__Written exercise__
Would you quote the material below from its first line through the line containing "bearing_edge_radius = 0.2", exactly and with both ends included?

::: Material

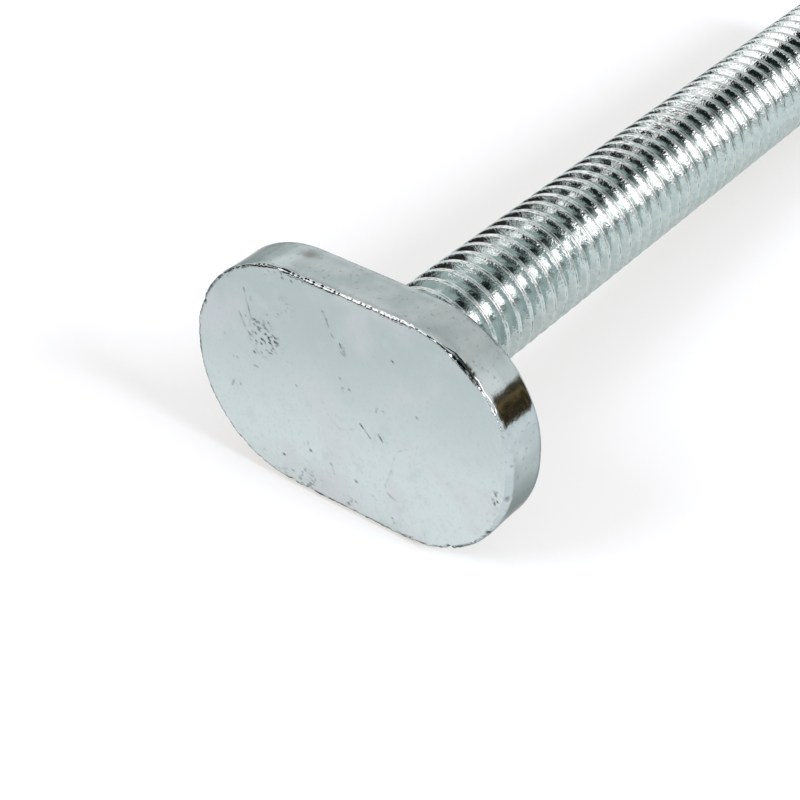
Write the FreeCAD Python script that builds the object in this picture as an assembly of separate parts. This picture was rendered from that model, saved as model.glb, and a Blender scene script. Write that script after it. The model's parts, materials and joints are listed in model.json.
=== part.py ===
"""A t slot bolt: an oblong head, flat on both faces, on a fully threaded shank.

The head slides in a slot whose lips are narrower than its length, and the shank stands out
through the lips. The head and the shank are forged from one bar, so the bolt is one solid.

The bolt lies on its side as it comes to rest on a flat surface: on the straight lower side of
the head, and on the lower edge of the tip. The origin is where the shank's axis meets the
bearing face under the head. +X runs along the shank, seen from above, +Y along the head's
length, and +Z up. All sizes are in millimetres.
"""
import FreeCAD, Part
import math
import os

# Head, an oblong with two long straight sides and blunt round ends
head_length = 18.0
head_width = 12.0
head_thickness = 2.5
head_end_flat = 0.4
front_edge_radius = 0.2
bearing_edge_radius = 0.2

# Shank, at the thread's crests, with a chamfered tip
thread_diameter = 5.9
shank_length = 50.0
tip_chamfer_length = 0.8
tip_chamfer_depth = 0.65
neck_length = 0.2
neck_step = 0.05

# Thread, M6 by 1, right hand, over the whole shank, in flat facets along a helix
thread_pitch = 1.0
thread_flank_angle = 30.0
first_crest = 0.02
facets_per_turn = 16


def vector(x, y, z):
    return FreeCAD.Vector(x, y, z)


def line(start, end):
    return Part.LineSegment(start, end).toShape()


def flat_face(*corners):
    return Part.Face(Part.makePolygon(list(corners) + [corners[0]]))


def round_end(side, x):
    """The edges of one end of the head's outline, from its upper long side to its lower one."""
    radius = (head_width - head_end_flat) / 2
    centre_y = head_length / 2 - radius
    half_flat = head_end_flat / 2
    diagonal = radius * math.sqrt(0.5)
    top = vector(x, side * centre_y, half_flat + radius)
    upper_middle = vector(x, side * (centre_y + diagonal), half_flat + diagonal)
    upper_end = vector(x, side * (centre_y + radius), half_flat)
    lower_end = vector(x, side * (centre_y + radius), -half_flat)
    lower_middle = vector(x, side * (centre_y + diagonal), -half_flat - diagonal)
    bottom = vector(x, side * centre_y, -half_flat - radius)
    upper_arc = Part.Arc(top, upper_middle, upper_end).toShape()
    lower_arc = Part.Arc(lower_end, lower_middle, bottom).toShape()
    return [upper_arc, line(upper_end, lower_end), lower_arc], top, bottom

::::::

__Finished answer__
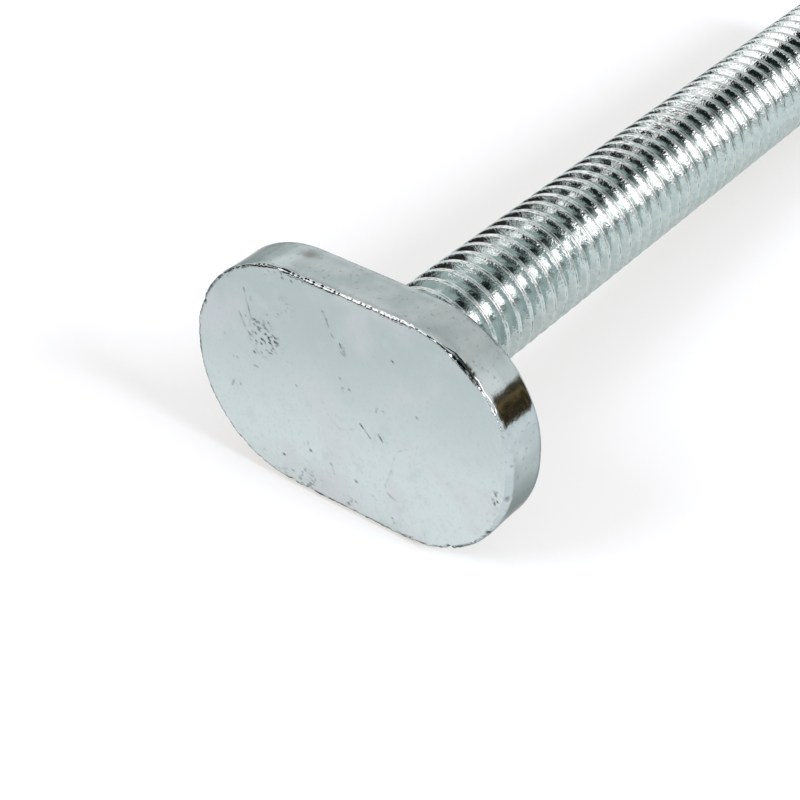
Write the FreeCAD Python script that builds the object in this picture as an assembly of separate parts. This picture was rendered from that model, saved as model.glb, and a Blender scene script. Write that script after it. The model's parts, materials and joints are listed in model.json.
=== part.py ===
"""A t slot bolt: an oblong head, flat on both faces, on a fully threaded shank.

The head slides in a slot whose lips are narrower than its length, and the shank stands out
through the lips. The head and the shank are forged from one bar, so the bolt is one solid.

The bolt lies on its side as it comes to rest on a flat surface: on the straight lower side of
the head, and on the lower edge of the tip. The origin is where the shank's axis meets the
bearing face under the head. +X runs along the shank, seen from above, +Y along the head's
length, and +Z up. All sizes are in millimetres.
"""
import FreeCAD, Part
import math
import os

# Head, an oblong with two long straight sides and blunt round ends
head_length = 18.0
head_width = 12.0
head_thickness = 2.5
head_end_flat = 0.4
front_edge_radius = 0.2
bearing_edge_radius = 0.2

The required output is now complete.